На исходе 1893 года Шишкина назначили профессором-руководителем пейзажной мастерской Высшего художественного училища при Академии художеств. Поначалу Иван Иванович смутился, растерялся, больше из-за опасности интриг и массы обязанностей, непосредственно с преподаванием не связанных и отнимающих много времени. Но потом, под напором уговоров Куинджи, принявшего руководство академической пейзажной мастерской, Шишкин согласился. Архип и Иван Ивановичи договорились о согласовании своих педагогических программ. Шишкин приступил к преподаванию в Высшем художественном училище осенью 1894 года. В том же году увидел свет альбом «60 офортов И. И. Шишкина. 1870–1892».
Известный своей требовательностью и строгостью, Иван Иванович заявил, что намерен уделять своё время и педагогическое внимание только ученикам, отмеченным способностями, и будет вполне удовлетворён, если взрастит хотя бы одного-двух заметных живописцев. Со своими подопечными он бывал суров, полагая, что «захваливать» ученика не должно. Общаясь с мастером, молодые барышни «почти всегда ударялись в слёзы», а один впечатлительный ученик едва не лишился чувств, изрядно этим Шишкина напугав. Но талантливую молодёжь Иван Иванович привечал, помогал нуждающимся, хлопотал о стипендиях и «хотя порою был нетерпелив в своих требованиях, но старался действовать на каждого юношу сообразно его характеру…» Спустя некоторое время Шишкин стал замечать, «что его ученики только и думают, как бы пойти в мастерскую Куинджи, где всегда было очень весело, поднимались разные интересные вопросы и от них не требовали постоянной работы». Куинджевская методика преподавания обретала всё большую популярность, привлекая молодых художников. Расстроенный Шишкин в классах стал появляться не регулярно, а потом и вовсе попросился в отставку. Но его уговорили остаться.

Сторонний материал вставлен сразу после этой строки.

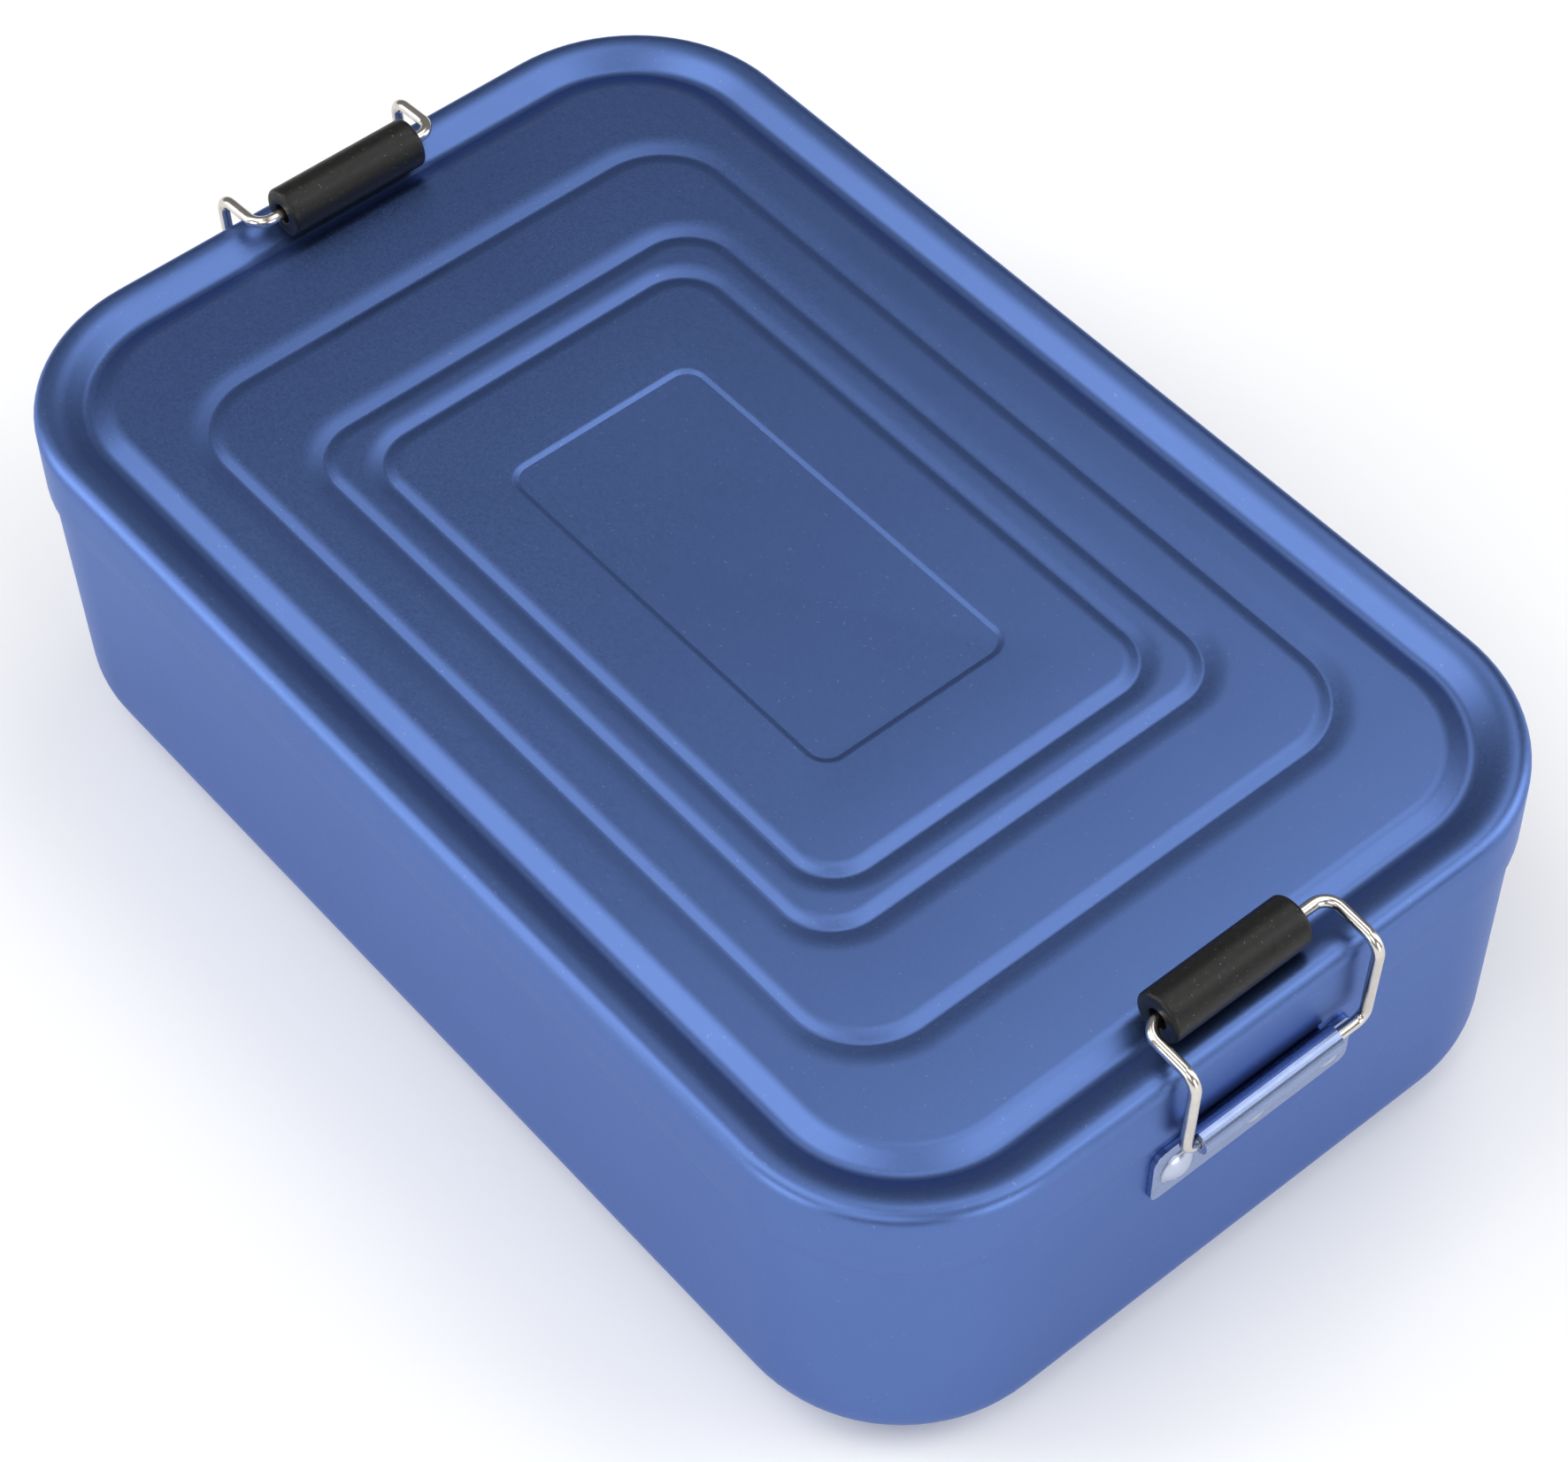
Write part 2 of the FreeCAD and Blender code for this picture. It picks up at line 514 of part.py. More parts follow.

И всё же настал момент, когда неровные отношения Шишкина и Куинджи подверглись серьёзному и, как оказалось, разрушительному испытанию. Случилось это, когда в музее академии отбирались не самые выдающиеся произведения для их последующей отправки в провинциальные школы. Архип Иванович, указывая на одну из работ Шишкина и не утруждая себя выяснением имени автора холста, распорядительно и небрежно произнёс: «Вот и эту дрянь послать можно». Так случилось, что Иван Иванович стал свидетелем этой сцены. Не проронив ни слова, со смертельной обидой в сердце он вернулся домой. Напрасно его потом убеждали, что неосторожная реплика Куинджи вовсе не имела целью уязвить самолюбие Шишкина, что Архип Иванович понятия не имел, чьи авторские амбиции он так опрометчиво задевает. Всё было тщетно. Но огорчительнее всего для Шишкина было то, что его скрупулёзно-правдивое, отвергающее всякие вольности искусство стало всё чаще вызывать всего лишь скучающе-снисходительное одобрение. Подстраиваться под новые веяния моды Иван Иванович не мог, не хотел, и в октябре 1895 года решительно подал в отставку.
На одном из московских собраний передвижников предполагалась дискуссия о перспективах переживавшего кризис Товарищества. Иван Иванович хотел непременно на нём присутствовать, чтобы высказаться за сохранение основ ТПХВ, за преодоление раздирающих его разногласий, но не смог, здоровье художника заметно ухудшилось. У Шишкина была диагностирована грудная жаба, его мучила одышка, дальние поездки уже давались с трудом. Художник ворчливо отмахивался от строгих рекомендаций докторов: «теперь всё равно, берегись не берегись – один конец». На традиционных «средах» Шишкина друзья теперь не собирались, Иван Иванович стал плохо переносить шумные компании. «Он ничего не делал, только ходил взад и вперёд по комнатам, всех в чём-то подозревал, выдумывал такие несчастья и неприятности, каких и не было вовсе. По ночам не спал, а читал уголовные французские романы, а часов в 12 садился ужинать и сидел часов до 4-х, пока не опустеет маленький графинчик, стоявший перед ним». Убыль физических сил приводила Шишкина в уныние. Он рвался жить по-прежнему, а когда не получалось, удручённый, «часами сидел у окна мастерской, наблюдая уличную жизнь, чинил и отливал разные вещи из олова, добытого из пузырьков с красками…» Затем, словно встрепенувшись, снова брался за кисть.